Necessity of step-stress accelerated life testing experiment at higher steps

  • Chandra, N. (Department of Statistics, Pondicherry University, Ramanujan School of Mathematical Sciences) ;
  • Khan, Mashroor Ahmad (Department of Statistics, Pondicherry University, Ramanujan School of Mathematical Sciences) ;
  • Pandey, M. (Department of Zoology and DST Center of Interdisciplinary Mathematical Sciences, Banaras Hindu University)
  • Received : 2014.04.23
  • Accepted : 2014.09.12
  • Published : 2014.12.31

Abstract

Accelerated life testing (ALT) is a well famous technique in life testing and reliability studies, this is particularly used to induce so high stress leading to failure of the highly reliable units quickly under stipulated duration of time.
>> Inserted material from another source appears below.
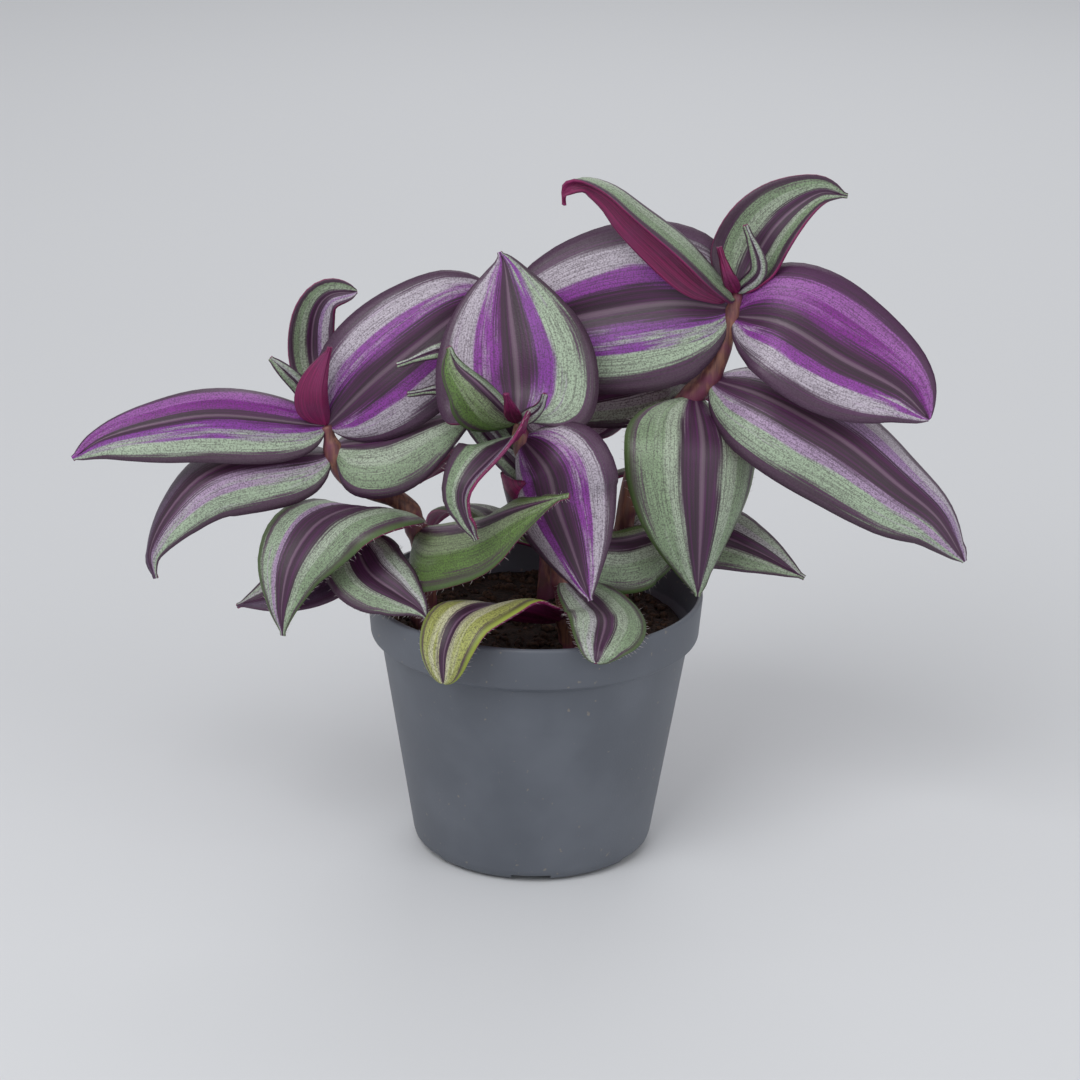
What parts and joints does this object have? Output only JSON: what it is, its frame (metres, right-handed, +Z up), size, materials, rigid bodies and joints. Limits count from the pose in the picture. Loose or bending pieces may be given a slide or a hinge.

The step-stress ALT is one of the systematic experimental strategy of ALT applied to fail the units in steps. In this article we focus on two important issues (i) necessity of life tests at higher steps with relevant causes (ii) to develop a new optimum test plan for 3-step SSALT under the modified cumulative exposure model proposed by Khamis and Higgins (1998). It is assumed that the lifetime of test units follows Rayleigh distribution and its scale parameter at constant stress level is assumed to be a log-linear function of the stress. The maximum likelihood estimates of the parameters involved in the step-stress ALT model are obtained. A simulation study is performed for numerical investigation of the proposed new optimum plan 3-step, step-stress ALT. The necessity of the life test units at 3-step step-stress is also numerically examined in comparison to simple step-stress setup.